You can find alot of these questions you've asked by searching on jeepforum, they arent the most hardcore group of people, but there is some knowledgable ppl on there that put stuff out easy enough for anyone to understand, even though you have to wade through the bull**** sometimes to find it.
 
#58
The 8.8 is a strong axle. It is not quite as cheap as you think thouh. Yes you can get an axle for 160 at pull a part, but it will be 3.73 gear ratio, so you will have to regear. That's about 5-600 without a locker. Add a locker and your easily over a grand. Then you need to decide if you are going to keep the factory short arm set up, which will run about 300 to have the old brackets removed and have the tj brackets added, or go with a 4 link that will greatly improve ride and off road performance for aboit a grand. My 8.8 is going to cost about 2500 once it is all said and done and that's with a 4 link and Detroit truetrack limited slip, not a locker.
 
#59
FWIW If you are going to run 37's or bigger get a $50 D60, bore the spindles for $50, disk brakes are $315 from Gubni on NC4x4, 35 spline shafts are $100 each, if you need 4.10's they could be in the axle if you want deeper gears gearsets are about $150 - $200 pluse a spool or full case locker.
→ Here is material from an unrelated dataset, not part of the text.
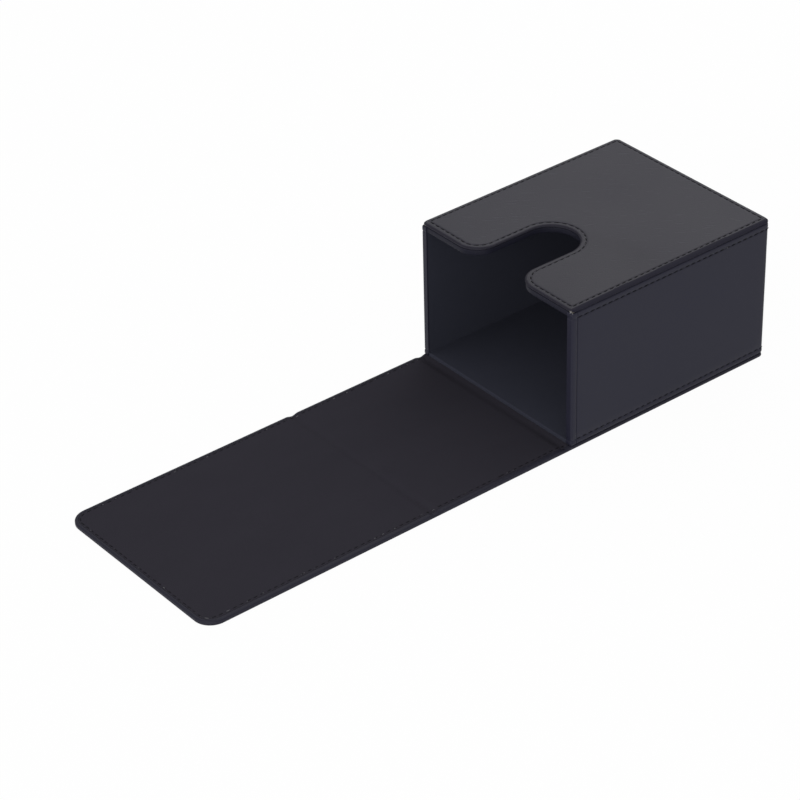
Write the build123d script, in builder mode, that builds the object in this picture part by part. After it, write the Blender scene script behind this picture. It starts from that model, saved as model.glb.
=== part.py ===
from build123d import *
import os

# Photo storage box: a leather-covered box lying on its back, with a long
# wrap-around cover folded open in front of its mouth. Millimetres. X runs
# across the box, +Y goes in from the mouth, +Z is up. The origin is on the
# underside, below the middle of the mouth. Left (-X) and right (+X) are as
# seen looking into the mouth.

# outside sizes
box_width = 95.0
box_depth = 111.4          # mouth to the outside of the end wall
box_height = 67.5          # underside of the cover to the face of the front panel
box_corner_radius = 2.5    # corners seen in plan

# sheet materials
leather = 0.7              # coated leather skin
lining = 0.4               # microfibre lining
cover_board = 0.8          # greyboard in the cover
wall_board = 1.9           # greyboard in the side and end walls
back_board = 1.2           # greyboard in the box's own back wall
front_board = 1.7          # greyboard in the box's own front wall
panel_board = 0.8          # greyboard in the stitched front panel

# thumb notch
notch_width = 24.5
notch_depth = 43.3
notch_shift = -0.45        # the cut lies a little left of the middle
lip_radius = 11.0          # rounded lips where the notch meets the mouth
binding_setback = 0.3      # the wall's binding lies this far behind the panel's rim

# folding cover
mouth_gap = 2.4            # from the mouth to the first fold line
fold_half_gap = 3.0        # from a fold line to the board beside it
shoulder_run = 1.2         # length of the slope down into a fold
closed_flap_gap = 2.6      # between the closed flap and the front panel
flap_setback = 0.2         # the closed flap ends this far short of the box's end
flap_corner_radius = 8.0
lining_inset = 1.5         # from the cover's edge to the edge of its lining

# rolled and bevelled edges
cover_top_roll = 0.6
cover_bottom_bevel = 0.3
panel_top_roll = 1.0
panel_bottom_bevel = 0.3
wrap_bevel = 0.4
mouth_edge_roll = 0.9      # outer upright edges of the mouth
binding_bevel = 0.4
floor_nose_roll = 0.3

# magnetic catch
magnet_diameter = 10.0
magnet_thickness = 0.5
magnet_spacing = 52.0
magnet_from_end = 12.0     # magnet's middle to the outside of the end wall
magnet_clearance = 0.1

# worked out across the box
half_width = box_width / 2
skin_x = half_width - leather              # outer face of a side board
board_x = skin_x - wall_board              # inner face of a side board
inner_x = board_x - lining                 # inner face of a side wall

# worked out along the box
skin_y = box_depth - leather
board_y = skin_y - wall_board
inner_y = board_y - lining
binding_y = binding_setback + leather      # mouth edge of the front board

# worked out upwards
web = leather + lining                     # thickness in a fold
cover_thickness = web + cover_board
board_top = leather + cover_board
floor_board_top = cover_thickness + back_board
floor_top = floor_board_top + lining
wall_top = box_height - leather - panel_board
ceiling_board = wall_top - front_board
ceiling = ceiling_board - lining

# fold lines and ends of the cover
first_fold = -mouth_gap
spine_length = box_height + closed_flap_gap + cover_board - web
second_fold = first_fold - spine_length
flap_length = mouth_gap + box_depth - flap_setback
flap_end = second_fold - flap_length
spine_near = first_fold - fold_half_gap    # the spine board's two edges
spine_far = second_fold + fold_half_gap
flap_near = second_fold - fold_half_gap    # the flap board's fold edge
magnet_y = box_depth - magnet_from_end
flap_magnet_y = second_fold - mouth_gap - magnet_y    # over magnet_y when closed
magnet_hole = magnet_thickness + magnet_clearance


def drop(edge, fold, height):
    """Side view of a surface leaving a board's edge and sloping down beside a fold."""
    run = shoulder_run if edge > fold else -shoulder_run
    return [(edge, height), (edge - run, height - cover_board)]


def rise(edge, fold, height):
    """The same slope, walked from the fold up to the board."""
    return drop(edge, fold, height)[::-1]


def sheet(upper):
    """Side view of a lining that hangs by its thickness from its upper points."""
    return upper + [(y, z - lining) for y, z in reversed(upper)]


def block(half_x, near_y, far_y):
    """Rectangle in plan, centred across the box."""
    with Locations((0, (near_y + far_y) / 2)):
        return Rectangle(2 * half_x, far_y - near_y)


def magnet_circles(y, radius):
    """The pair of round magnets, or their holes, in plan."""
    with Locations((-magnet_spacing / 2, y), (magnet_spacing / 2, y)):
        Circle(radius)


def notched_plate(half_x, far_y, inset, corner=0.0):
    """Plan of a plate whose mouth edge and thumb notch lie inset behind the outline."""
    radius = notch_width / 2 + inset
    round_y = notch_depth - notch_width / 2
    with BuildSketch(mode=Mode.PRIVATE) as plan:
        block(half_x, inset, far_y)
        if corner:
            fillet(plan.vertices(), corner)
        with Locations((notch_shift, round_y)):
            Circle(radius, mode=Mode.SUBTRACT)
        with Locations((notch_shift, (inset + round_y) / 2)):
            Rectangle(2 * radius, round_y - inset, mode=Mode.SUBTRACT)
        mouth_corners = plan.vertices().group_by(Axis.Y)[0].sort_by(Axis.X)[1:3]
        fillet(mouth_corners, lip_radius - inset)
    return plan.sketch


# ------------------------------------------------------------ cover: back, under the box
back_surface = [(box_depth, cover_thickness), *drop(0, first_fold, cover_thickness),
                (first_fold, web)]
back_lining_surface = [(box_depth - lining_inset, cover_thickness), *back_surface[1:]]

with BuildPart() as back_cover_board:
    with BuildSketch(Plane.YZ):
        Polygon((skin_y, leather), (skin_y, board_top), *drop(0, first_fold, board_top),
                align=None)
    extrude(amount=skin_x, both=True)
    rear_corners = back_cover_board.edges().filter_by(Axis.Z).group_by(Axis.Y)[-1]
    fillet(rear_corners, box_corner_radius - leather)

with BuildPart() as back_cover_lining:
    with BuildSketch(Plane.YZ):
        Polygon(*sheet(back_lining_surface), align=None)
    extrude(amount=half_width - lining_inset, both=True)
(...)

The gears and locker are money you are going to have to spend anyway. So for about $1300 - $1500, depending on the locker or case used, you would have a 35 spline axle that all you have to do is put brackets on. If you build some of the brackets with .25 x 2" flat you might save a few $$$4's. If the plan is for 35's or smaller run a TJ D44. The 8.8 is a good axle but do not forget about the getting the tubes welded ot the center.
 
#60
I've never understood why people waste their time with 8.8's unless it's to replace a Dana 35. (If that's what you're planning to do and leave the Dana 30 front that's understandable.) It's still a C-clip axle and there's a ton of extra stuff you still have to buy for it after sourcing one. Not to mention it's still a narrow axle. Go ahead and swap in real axles. Dana 60 front, 14 bolt/D70 rear. You can build a 14 bolt or 70 rear for dirt cheap because they already have ff 1 1/2" diameter shafts, ridiculously strong housings and easy to find parts. Take the money you save building the rear and spend it on the front 60. I've wheeled 37's with half ton axles and it's a huge limiting factor. Not being able to really get on it and push your rig to the potential of tire size will end up pissing you off after a while. Marginal don't cut it. Being overbuilt is something you'll never regret!

Just my two cents. And don't believe the myth that a full width axled rig can't go where a narrow axled rig can. It's BS. In 5 years of wheeling FW axled rigs I've never not been able to take it anywhere. Stability and strength FAR overshadow.